■ DATA EXCERPT:
####################

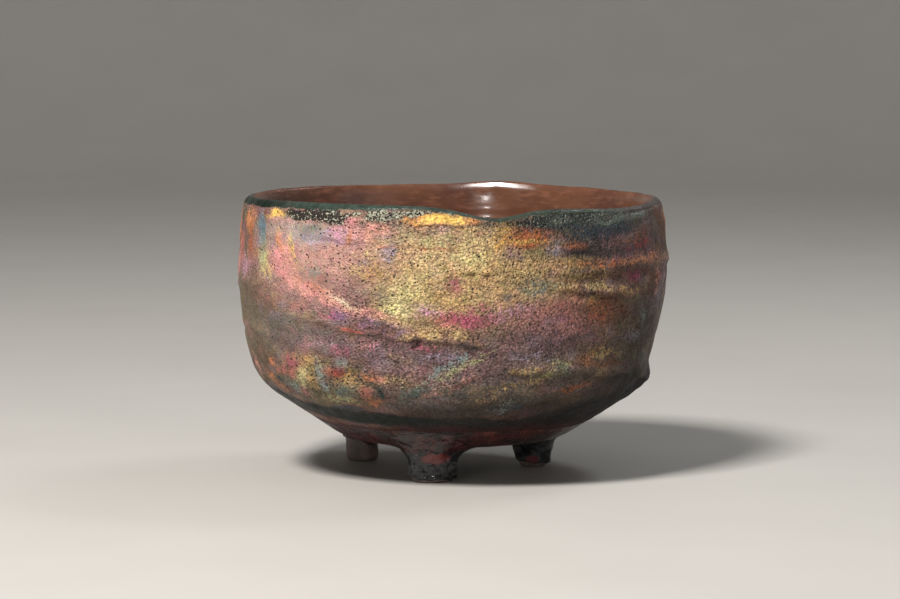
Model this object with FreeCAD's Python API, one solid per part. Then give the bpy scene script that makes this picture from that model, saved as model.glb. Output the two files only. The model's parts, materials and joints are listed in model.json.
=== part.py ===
"""A matcha bowl on three feet, built as the potter builds it: one clay bowl, three clay feet and seven
coats of glaze. Each is a solid of its own, and neighbours meet face to face.

Frame: millimetres, +Z up. The bowl stands on Z = 0, its box is centred on the Z axis, and -Y is its front,
where the lip has its drinking dip. Angles are in degrees about +Z from +X, so the front is at 270.
"""

import FreeCAD, Part
import math
import os
from collections import namedtuple

# ---- driving dimensions ----
WALL_RADIUS = 61.6  # outside of the wall at its widest
LIP_HEIGHT = 79.1  # top of the lip before its waves
BASE_HEIGHT = 9.8  # underside of the base above the table
BASE_RADIUS = 29.0  # flat of the base
LIP_WIDTH = 4.9  # wall and glaze together, just under the lip
FLOOR_THICKNESS = 8.6  # floor and glaze together, beside the tea well
WELL_RADIUS = 9.0  # flat of the tea well
WELL_DEPTH = 1.5
COAT = 0.9  # glaze on the bowl
FOOT_COAT = 0.6  # glaze on the feet
COLUMNS = 72  # control points round the bowl
FOOT_COLUMNS = 24  # control points round a foot
FOOT_TOP = 16.0  # a foot's blank ends here, inside the clay, before it is cut to the base
SHOULDER = 1.0  # the inside's rings start this much further in than the lip's width alone would put them
SEAM = 1e-4  # the widest gap that sewing faces together closes

FLOOR_HEIGHT = BASE_HEIGHT + FLOOR_THICKNESS
INNER_RADIUS = WALL_RADIUS - SHOULDER - LIP_WIDTH

# ---- outline of the glazed bowl: rings of control points as (radius, height), a list for each coat ----
BELLY = [
    (BASE_RADIUS, BASE_HEIGHT),
    (BASE_RADIUS + 3.6, BASE_HEIGHT + 0.5),
    (BASE_RADIUS + 7.4, BASE_HEIGHT + 3.5),
]
WALL = [
    (BASE_RADIUS + 13.4, BASE_HEIGHT + 7.6),
    (BASE_RADIUS + 20.6, BASE_HEIGHT + 12.2),
    (WALL_RADIUS - 5.6, BASE_HEIGHT + 17.4),
    (WALL_RADIUS - 2.9, LIP_HEIGHT - 45.1),
    (WALL_RADIUS - 1.4, LIP_HEIGHT - 37.6),
    (WALL_RADIUS - 0.4, LIP_HEIGHT - 29.6),
    (WALL_RADIUS, LIP_HEIGHT - 21.6),
    (WALL_RADIUS - 0.1, LIP_HEIGHT - 14.6),
    (WALL_RADIUS - 0.6, LIP_HEIGHT - 7.0),
]
LIP = [
    (WALL_RADIUS - 0.9, LIP_HEIGHT - 2.8),
    (WALL_RADIUS - 1.4, LIP_HEIGHT + 0.2),
    (WALL_RADIUS - 3.6, LIP_HEIGHT + 1.0),
]
INSIDE = [
    (INNER_RADIUS + 0.7, LIP_HEIGHT - 0.6),
    (INNER_RADIUS, LIP_HEIGHT - 6.0),
    (INNER_RADIUS - 0.4, LIP_HEIGHT - 15.1),
    (INNER_RADIUS - 0.9, LIP_HEIGHT - 24.1),
    (INNER_RADIUS - 1.9, LIP_HEIGHT - 33.1),
    (INNER_RADIUS - 3.8, LIP_HEIGHT - 41.1),
    (INNER_RADIUS - 7.6, LIP_HEIGHT - 48.1),
    (INNER_RADIUS - 14.5, FLOOR_HEIGHT + 7.2),
    (INNER_RADIUS - 24.0, FLOOR_HEIGHT + 2.8),
    (WELL_RADIUS + 14.0, FLOOR_HEIGHT + 0.7),
    (WELL_RADIUS + 5.5, FLOOR_HEIGHT),
    (WELL_RADIUS + 2.5, FLOOR_HEIGHT - 0.2),
    (WELL_RADIUS, FLOOR_HEIGHT - WELL_DEPTH),
]

# ---- what the hands left ----
# How far the bowl is from round: (share of the radius, number of lobes, angle of one lobe).
OUT_OF_ROUND = [(0.006, 2, 12), (0.003, 3, 40)]
# Swellings and dents: (angle, width) in degrees, and (height, spread, depth) in mm.
HAND_MARKS = [
    (0, 26, 36.0, 6.0, -1.5),  # hollow above the hip on the right
    (352, 22, 27.0, 3.5, 0.8),  # the hip's ledge below it
    (350, 30, 20.5, 4.5, 2.2),  # full belly below the ledge
    (5, 30, 61.0, 7.0, 0.7),  # swelling on the right
    (180, 34, 56.0, 16.0, 0.4),  # full left side
    (200, 20, 30.0, 6.0, 0.6),  # left hip
    (262, 24, 42.0, 9.0, -0.5),  # thumb hollow at the front
    (300, 18, 52.0, 8.0, 0.5),
    (60, 28, 47.0, 10.0, -0.9),  # palm hollow at the back
    (120, 26, 60.0, 9.0, 0.5),
    (140, 22, 30.0, 6.0, -0.7),
]
# Waves of the lip: (angle, width) in degrees and lift in mm. They die out down the wall.
LIP_WAVES = [
    (281, 6.5, -3.0),  # the drinking dip
    (232, 24, 0.9),
    (262, 10, 0.3),
    (327, 17, -1.3),
    (76, 8, 1.0),
    (20, 20, -0.4),
    (150, 18, 0.3),
]
WAVE_FOOT = 44.0  # no wave below this height
WAVE_FADE = 1.6  # power that the waves grow with, from there to the lip

# ---- feet ----
# at is the middle of the sole; sole and waist are radii; stretch is along the axis that turn gives, in
# degrees; spread is how far the foot widens into the base; below the height bare its clay has no glaze.
Foot = namedtuple("Foot", "at sole waist stretch turn spread bare")
FEET = {
    "front": Foot(at=(-6.0, -26.0), sole=6.0, waist=6.2, stretch=1.05, turn=10, spread=3.6, bare=1.4),
    "left": Foot(at=(-27.0, 19.2), sole=4.6, waist=4.9, stretch=1.05, turn=60, spread=1.2, bare=5.8),
    "right": Foot(at=(23.6, 6.0), sole=3.9, waist=6.1, stretch=1.08, turn=100, spread=1.8, bare=1.6),
}
# Outline of a foot: (height, how far its radius has gone from sole to waist, share of the spread, extra).
FOOT_OUTLINE = [
    (0.0, 0.0, 0.0, -1.0),
    (0.15, 0.0, 0.0, 0.1),
    (1.9, 0.3, 0.0, 0.3),
    (4.4, 0.6, 0.0, 0.0),
    (6.8, 1.0, 0.05, 0.0),
    (8.8, 1.0, 0.35, 0.0),
    (10.4, 1.0, 0.8, 0.0),
    (12.4, 1.0, 1.0, 0.0),
    (FOOT_TOP, 1.0, 1.0, 0.0),
]
# Finger-pressed sides of a foot: (share of the radius, number of lobes, which way they turn with the foot).
FOOT_LUMPS = [(0.035, 3, 1), (0.02, 5, -1)]


def bump(value, centre, width):
    return math.exp(-0.5 * ((value - centre) / width) ** 2)


def turn_from(angle, centre):
    """How far angle is from centre, between -180 and 180 degrees."""
    return (angle - centre + 180.0) % 360.0 - 180.0


def place(angle, radius, height):
    """The point of the handmade bowl where a true one would have (angle, radius, height)."""
    out_of_round = sum(
        share_of_radius * math.cos(math.radians(lobes * (angle - at)))
        for share_of_radius, lobes, at in OUT_OF_ROUND
    )
    hand = sum(
        depth * bump(turn_from(angle, at), 0, width) * bump(height, level, spread)
        for at, width, level, spread, depth in HAND_MARKS
    )
    upness = min(1.0, max(0.0, (height - WAVE_FOOT) / (LIP_HEIGHT - WAVE_FOOT)))
    lift = sum(wave * bump(turn_from(angle, at), 0, width) for at, width, wave in LIP_WAVES)
    share = min(1.0, radius / WALL_RADIUS)
    r = radius * (1.0 + out_of_round * share) + hand * share
    z = height + lift * upness**WAVE_FADE
    a = math.radians(angle)
    return FreeCAD.Vector(r * math.cos(a), r * math.sin(a), z)


def outline():
    """All rings from the base's edge to the tea well, in one list, with its length after each coat."""
    rings = []
    ends = []
    for coat in (BELLY, WALL, LIP, INSIDE):
        rings += coat
        ends.append(len(rings))
    return rings, ends


def sunk(rings, depth):
    """The outline moved depth into the clay. Its ends move straight up or down, to keep both flats flat."""
    moved = []
    for i, (r, z) in enumerate(rings):
        if i == 0:
            normal = (0.0, -1.0)
        elif i == len(rings) - 1:
            normal = (0.0, 1.0)
        else:
            dr = rings[i + 1][0] - rings[i - 1][0]
            dz = rings[i + 1][1] - rings[i - 1][1]
            length = math.hypot(dr, dz)
            normal = (dz / length, -dr / length)
        moved.append((r - normal[0] * depth, z - normal[1] * depth))
    return moved


def rows_of(rings):
    step = 360.0 / COLUMNS
    return [[place(i * step, r, z) for i in range(COLUMNS)] for r, z in rings]


def halfway(row_a, row_b):
    return [(a + b) * 0.5 for a, b in zip(row_a, row_b)]


def skin(rows):
    """A smooth surface, closed round Z, whose control points are the rows."""
    columns = len(rows[0])
    degree = min(3, len(rows) - 1)
    spans = len(rows) - degree
    surface = Part.BSplineSurface()
    surface.buildFromPolesMultsKnots(
        [[row[i] for row in rows] for i in range(columns)],
        [1] * (columns + 1),
        [degree + 1] + [1] * (spans - 1) + [degree + 1],
        list(range(columns + 1)),
        list(range(spans + 1)),
        True,
        False,
        3,
        degree,
    )
    return surface


def flat(row):
    """The flat face inside a level row."""
    edge = skin([row, [p + FreeCAD.Vector(0, 0, 1) for p in row]]).vIso(0).toShape()
    return Part.Face(Part.Wire([edge]))


def solid(surfaces):
    """A closed solid from surfaces and flat faces that share their edges."""
    faces = [s if isinstance(s, Part.Face) else s.toShape() for s in surfaces]
    shell = Part.makeCompound(faces)
    shell.sewShape(SEAM)
    made = Part.Solid(shell if shell.ShapeType == "Shell" else shell.Shells[0])
    if made.Volume < 0:
        made.reverse()
    return made


def coats(level_rows, ends):
    """The four skins of one level. Each ends on a line that it shares with the next."""
    lines = [halfway(level_rows[e - 1], level_rows[e]) for e in ends[:-1]]
    starts = [0] + ends[:-1]
    groups = []
    for k, (start, end) in enumerate(zip(starts, ends)):
        rows = level_rows[start:end]
        if k > 0:
            rows = [lines[k - 1]] + rows
        if k < len(lines):
            rows = rows + [lines[k]]
        groups.append(rows)
    return groups, lines


def bowl_and_coats():
    """The clay bowl and its four coats, as solids by name."""
    rings, ends = outline()
    outer, outer_lines = coats(rows_of(rings), ends)
    clay, clay_lines = coats(rows_of(sunk(rings, COAT)), ends)
    ends_between = [skin([a, b]) for a, b in zip(clay_lines, outer_lines)]
    names = ["base_glaze", "copper_matte_glaze", "rim_glaze", "interior_glaze"]
    made = {}
    for k, name in enumerate(names):
        faces = [skin(clay[k]), skin(outer[k])] + ends_between[max(0, k - 1) : k + 1]
        if k == 0:
            faces += [flat(clay[k][0]), flat(outer[k][0])]
        if k == len(names) - 1:
            faces += [flat(clay[k][-1]), flat(outer[k][-1])]
        made[name] = solid(faces)
    made["clay_bowl"] = solid([skin(rows) for rows in clay] + [flat(clay[0][0]), flat(clay[-1][-1])])
    return made


def foot_blank(foot, coat=0.0):
    """A foot from its sole up to FOOT_TOP, with the coat added to its sides."""
    turn = math.radians(foot.turn)
    rows = []
    for height, to_waist, spread_share, extra in FOOT_OUTLINE:
        radius = foot.sole + to_waist * (foot.waist - foot.sole) + spread_share * foot.spread + extra
        row = []
        for i in range(FOOT_COLUMNS):
            a = 2 * math.pi * i / FOOT_COLUMNS
            lumps = sum(part * math.cos(lobes * a + way * turn) for part, lobes, way in FOOT_LUMPS)
            r = radius * (1.0 + lumps) + coat
            along = r * foot.stretch * math.cos(a)
            across = r / foot.stretch * math.sin(a)
            x = foot.at[0] + along * math.cos(turn) - across * math.sin(turn)
            y = foot.at[1] + along * math.sin(turn) + across * math.cos(turn)
            row.append(FreeCAD.Vector(x, y, height))
        rows.append(row)
    return solid([skin(rows), flat(rows[0]), flat(rows[-1])])


def slab_below(height):
    """Everything under the bowl, up to height."""
    corner = FreeCAD.Vector(-WALL_RADIUS, -WALL_RADIUS, 0)
    return Part.makeBox(2 * WALL_RADIUS, 2 * WALL_RADIUS, height, corner)


def feet_and_coats(bowl):
    """Each foot, cut to the clay, and its sleeve of glaze. The bowl's own glaze opens round them."""
    made = {}
    for name, foot in FEET.items():
        blank = foot_blank(foot)
        glazed = foot_blank(foot, FOOT_COAT)
        made[f"foot_{name}"] = blank.cut(bowl["clay_bowl"])
        sleeve = glazed.cut(slab_below(foot.bare)).cut(blank)
        made[f"foot_{name}_glaze"] = sleeve.cut(bowl["clay_bowl"])
        for coat in ("base_glaze", "copper_matte_glaze"):
            bowl[coat] = bowl[coat].cut(glazed)
    return made


def main():
    parts = bowl_and_coats()
    parts.update(feet_and_coats(parts))
    box = Part.makeCompound(list(parts.values())).optimalBoundingBox(False, False)
    to_centre = FreeCAD.Vector(-box.Center.x, -box.Center.y, 0)
    os.makedirs("parts", exist_ok=True)
    for name, shape in parts.items():
        shape.translate(to_centre)
        assert shape.isValid() and len(shape.Solids) == 1, f"{name} is not one sound solid"
        shape.exportStep(f"parts/{name}.step")
        print(f"{name}: {shape.Volume / 1000:.2f} cm3")
    print(f"box {box.XLength:.2f} x {box.YLength:.2f} x {box.ZLength:.2f} mm")
    for name, foot in FEET.items():
        x, y = foot.at
        print(f"sole of foot_{name} at {x + to_centre.x:.2f}, {y + to_centre.y:.2f}")


main()
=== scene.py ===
"""The looks of a matcha bowl on three feet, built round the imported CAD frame.

Lengths are in millimetres inside the functions and in metres in every mesh. An azimuth is in degrees from the
front, which is -Y, and grows towards +X, so the right side of the bowl is at 90 and its back at 180.
"""

import itertools
import json
import math
import random

import bpy
import numpy as np
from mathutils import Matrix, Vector
from mathutils.bvhtree import BVHTree


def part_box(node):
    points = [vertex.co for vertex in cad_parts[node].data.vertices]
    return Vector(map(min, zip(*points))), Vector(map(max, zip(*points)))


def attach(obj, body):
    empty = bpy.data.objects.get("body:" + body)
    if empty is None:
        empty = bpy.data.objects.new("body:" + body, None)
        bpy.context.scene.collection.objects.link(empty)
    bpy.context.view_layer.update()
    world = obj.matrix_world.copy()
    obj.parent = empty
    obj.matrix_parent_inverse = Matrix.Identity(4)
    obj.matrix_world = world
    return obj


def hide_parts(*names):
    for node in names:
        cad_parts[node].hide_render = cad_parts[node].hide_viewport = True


MM = 0.001

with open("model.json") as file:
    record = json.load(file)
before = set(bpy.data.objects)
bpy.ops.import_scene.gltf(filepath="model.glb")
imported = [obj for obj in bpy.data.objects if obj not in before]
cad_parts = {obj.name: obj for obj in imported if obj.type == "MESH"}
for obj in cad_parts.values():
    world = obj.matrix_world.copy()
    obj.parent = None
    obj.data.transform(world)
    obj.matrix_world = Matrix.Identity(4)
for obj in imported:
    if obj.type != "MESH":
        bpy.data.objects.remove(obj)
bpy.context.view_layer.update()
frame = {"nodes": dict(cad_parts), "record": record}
nodes = frame["nodes"]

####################

Write out exactly the lines starting with the one that holds "obj.data.transform(world)" and running through the last line above.

    obj.data.transform(world)
    obj.matrix_world = Matrix.Identity(4)
for obj in imported:
    if obj.type != "MESH":
        bpy.data.objects.remove(obj)
bpy.context.view_layer.update()
frame = {"nodes": dict(cad_parts), "record": record}
nodes = frame["nodes"]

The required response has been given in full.